Raman Shalupau

How I in-validated a business idea in 3 months with little code, while traveling the world ✈️

In this article I’ll share with you how I validated a fresh idea, by focusing on metrics instead of lines of code; did that in 3 months, instead of 2.5+ years in my previous startup; got accepted in Y Combinator’s Startup School. All while traveling across San Francisco, Singapore and Bali. Buckle up!


It was mid-April this year, I was in SF, recovering from my previous startup failure, trying to meditate and staying away from jumping on new ideas, when all of a sudden… well I again got hit by a new idea! “Danger Danger!“ — my mind told me — “avoid past mistakes you should. Give it time and space, you should, before pouring efforts in it”. Shuuuure…

Idea 💡

I was going through a large list of newsletters that linked to an even larger list of articles. I was reading some, Pocketing others… and you know, never getting back to Pocket to actually read them. 😅 Same time I started listening to podcasts again, and on one of the monday mornings it struck me — what if I could save an article, the same way I could with Pocket’s browser extension, but it gets converted into an engaging audiobook. Not a robotic-sounding text-to-speech, but something that’s actually read by a human. That was it!

Research 📚 

Again, I wanted to avoid mistakes I’ve done in the past and do hell-lot of research on this one, before sinking in too much energy and being attached an idea that won’t work.

Is there demand?

After asking around what they thought about the idea, I quickly saw two groups emerge — those who were ecstatic about podcasts and spoken content and those who did not care at all. Surprisingly I found zero people in between. That was actually pretty good, I thought! That’s the reaction any good idea or product should get. Hate it or love it! Great ideas are polarising. I was still surprised that audio content was like that. I felt I was onto something.
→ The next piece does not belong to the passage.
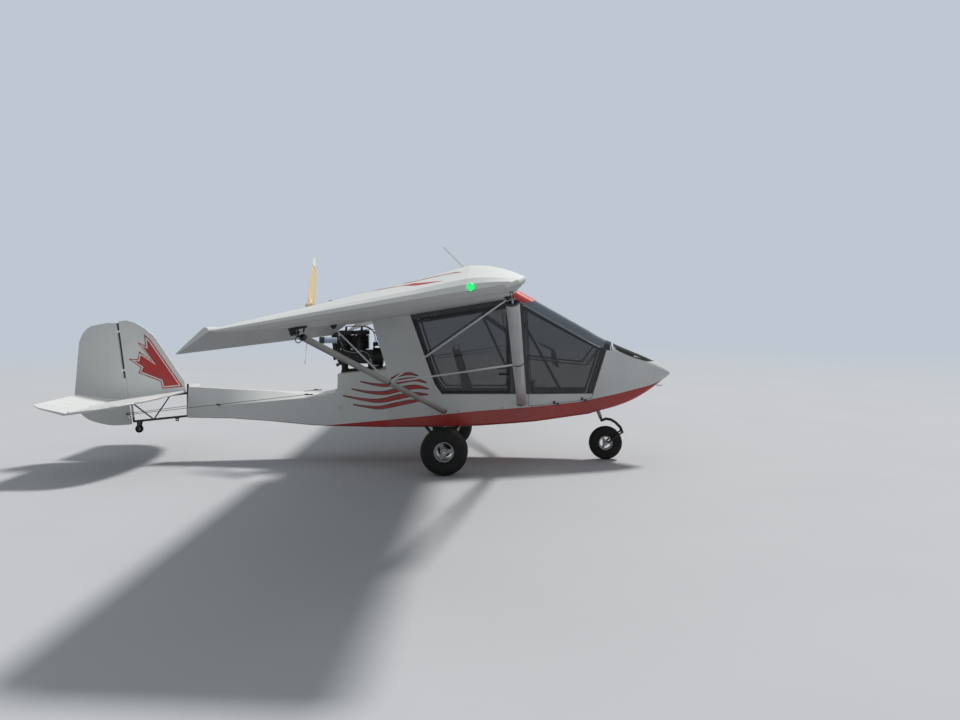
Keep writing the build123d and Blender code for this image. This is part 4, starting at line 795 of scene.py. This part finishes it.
fuel = Piece("fuel_lines", "wire_white")
fuel.hose([(60, -118, 934), (36, -146, 968), (16, -152, 1000)], 3.6)
fuel.turned((16, -152, 996), (-0.3, 0, 1), [(-4, 5), (0, 11), (44, 11), (48, 5)], 16)
fuel.hose([(2, -152, 1044), (-22, -166, 1092), (-70, -180, 1118), (-105, -172, 1132)], 3.6)
fuel.hose([(-70, -180, 1118), (-150, -188, 1104), (-220, -184, 1114), (-265, -172, 1132)], 3.6)
fuel.make()

throttle = Piece("throttle_cables", "black_steel")
for x, y in ((-105, -118), (-265, -128)):
    route = [(x, -150, 1240), (x + 2, -150, 1274), (x + 34, -146, 1306), (-20, -136, 1334)]
    throttle.hose(route + [(40, y, 1334), (76, y, 1322)], 3.0, 6)
    throttle.turned((x, -150, 1243), (0, 0, 1), [(0, 8), (16, 8), (18, 5), (26, 5)], 12)
    for z, thick in ((1222, 5), (1160, 7)):
        throttle.turned((x, -150, z), (0, 0, 1), [(0, 25.5), (thick, 25.5)], 20)
    clip = [(-26, 1160), (-26, 1118), (0, 1116), (26, 1118), (26, 1160)]
    throttle.rod([(x + dx, -150, z) for dx, z in clip], 1.6, 6)
throttle.make()

clamps = Piece("hose_clamps", "bright_steel")
for x in CYLINDERS:
    for y in (-98, -116):
        clamps.collar((x, y, 1178), (0, -1, 0), 20.8, 22.6, 8, 24)
        clamps.block((x + 4, y - 4, 1201), (14, 8, 6))
for x in (-446, -336):
    clamps.collar((x, -165, 1226), (1, 0, 0), 30, 31.4, 9, 28)
for y in (88, -88):
    for x in (-324, -225, -140, -60, 10):
        clamps.bolt((x, y, 1058.5), (0, 0, 1), 4.6)
for x in CYLINDERS:
    for dx in (-32, 32):
        for y in (-38, 38):
            clamps.bolt((x + dx, y, 1317.5), (0, 0, 1), 6.0)
for cos, sin in circle(3, 0.25):
    clamps.bolt((112, 22 * cos, 1052 + 22 * sin), (1, 0, 0), 5.0)
clamps.make()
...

Next I took a look at some macros and comps. What’s happening to podcasting consumption and whether anyone has build anything like that:

fancy demand growth chart Market is growing and got ton of potential… In the USA, that is…

YC had a podcasting app in their W17 batch called Breaker — another good sign!

Can this be done?

So I learned that there might be more than 1 person (me) who wants this and likely to use it. Next on, I wanted to figure out how to deliver the service. I saw 3 routes:

  • Speech synthesis (TTS)
  • Crowdsource narration from students
  • Hire professional voice actors

I started by evaluating the state of speech synthesis tech. I tried out all available TTS solutions for the start. The one from AWS, that’s powering Alexa, the one from Google and a few others. As I expected all of them sounded too robotic and far away from producing engaging long-form spoken content. Like audiobooks or podcasts, for example…
Price: cheap 🤑. Quality: not engaging 😒

Next, I tried narrating articles myself. Ableton Live + standard Apple earphones and mic. Okay. So I’ve been uploading my audios to SoundCloud here and sending samples to friends.

Quality was variable. Bearable, I’d say. Far away from sounding like a pro.
I did this for a week, every day. One surprising side-effect that I found, is that for someone like me, with english being second language, it’s an amazing way to practice pronunciation and boost confidence with practice.
Price: cheap to mid-range 🤷‍. Quality: may vary 🤷‍

Okay. Next, I decided to find out how much could a semi-professional and professional voice actors would cost. Long story short, it was anywhere between $10/hour (if you are lucky to find a good voice for that), up to $100/hour. Averaging 40–50 bucks for a quality North American accent. Source: personal network, Fiverr, Upwork.
Price: expensive 💰😱. Quality: high quality engaging content 😎

But the voice quality is clear. Compare my voice, you’ve heard above , with a professional. Here is an example, narrated by Darren Marlar. Darren rocks! 🤘

Considering such high costs for content production, we better start off with a category or a submarket with a high content reuse.

Research 📚 Conclusion: I decided to rely on professional voice actors. First version of service should “wow” early adopters.
Current progress: nothing built, no name, no domain name, no landing page, some research, 2 weeks of casual research. Excitement builds up 😁 but my mood is mostly chill so far.


So far all this research might sound boring. Loads of talk and little action — right? Especially for someone with an engineering background like myself, who jumps on coding a full-fledged backend and native mobile app right on… “because only after the product is built you can validate its market potential” — no no no! Bullsh*t! In most situation you don’t have to build anything, to validate demand. This is planning! Remember what Winston Churchill said?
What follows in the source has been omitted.